Pfeiffer, who has held the post since November 2021, resigned Friday after Attorney General Matt Platkin announced he had assumed control of the office and appointed Anthony Picione as acting county prosecutor. Picione is a veteran state prosecutor who since 2020 has been deputy director of Platkin’s public integrity and accountability office, which handled the investigation.
The probe that prompted Pfeiffer’s departure started after several higher-ups in his office alerted the Attorney General’s Office that they suspected their colleagues were misusing money distributed by the state insurance fraud prosecutor’s office, which Platkin oversees.
Investigators eventually determined a now-retired sergeant inflated the hours that the office supposedly worked on fraud cases in order to secure more grant funds, according to the report.
Investigators discovered the alleged deceit after secretly recording the sergeant’s conversations with other staff. In one recording, the sergeant assured colleagues they could check a camera feed on their computers “and if they checked it for ten or fifteen minutes it would count for their day,” the report says.
“No one is gonna question downtown what we’re doing, ok? Nobody … It’s to bring the money in, that’s all,” the sergeant said on the recordings, according to the report. “They don’t have to work the hours. They have to be available the hours … no county has that much insurance fraud that they need two f—ing guys, ok? Two or three guys. They don’t. But they take the grant and say to the guy, ok, you’re — you’re assigned to insurance fraud, but you do other jobs too.”

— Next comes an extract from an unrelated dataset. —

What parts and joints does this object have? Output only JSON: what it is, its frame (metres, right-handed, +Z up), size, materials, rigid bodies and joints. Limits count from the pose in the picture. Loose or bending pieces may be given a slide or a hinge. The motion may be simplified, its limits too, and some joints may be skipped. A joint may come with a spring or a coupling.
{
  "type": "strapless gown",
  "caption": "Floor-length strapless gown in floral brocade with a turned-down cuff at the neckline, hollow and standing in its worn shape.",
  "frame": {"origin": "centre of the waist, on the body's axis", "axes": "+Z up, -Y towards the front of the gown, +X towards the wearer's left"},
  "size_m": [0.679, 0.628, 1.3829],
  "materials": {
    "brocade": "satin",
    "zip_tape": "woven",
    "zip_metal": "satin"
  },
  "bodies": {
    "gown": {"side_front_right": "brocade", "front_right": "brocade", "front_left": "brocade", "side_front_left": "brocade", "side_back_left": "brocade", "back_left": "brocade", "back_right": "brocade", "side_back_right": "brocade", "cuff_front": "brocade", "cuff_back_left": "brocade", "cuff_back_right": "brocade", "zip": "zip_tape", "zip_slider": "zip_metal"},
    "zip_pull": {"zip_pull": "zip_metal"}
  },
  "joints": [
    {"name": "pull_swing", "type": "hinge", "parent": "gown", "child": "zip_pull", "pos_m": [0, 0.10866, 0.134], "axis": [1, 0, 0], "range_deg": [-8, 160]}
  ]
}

Investigators found the county submitted paperwork in 2021 indicating a detective completed 121.88 hours of insurance fraud work even though his time sheet showed only 13.5 hours of work, according to the report.
The office collected over $500,000 in state funds specifically to investigate fraud between 2019 and 2021, according to the report.
Investigators also determined Pfeiffer and other officials tried to learn the identity of their office’s whistleblowers and offered inconsistent statements “that seem to indicate a concerted effort to thwart an accurate telling of issues directly related to this investigation.”
Before he became county prosecutor, Pfeiffer had a general practice law firm in Phillipsburg and in Easton, Pennsylvania, and served a brief stint from 2005 to 2007 as a state Superior Court judge in the vicinage serving Hunterdon, Somerset, and Warren counties.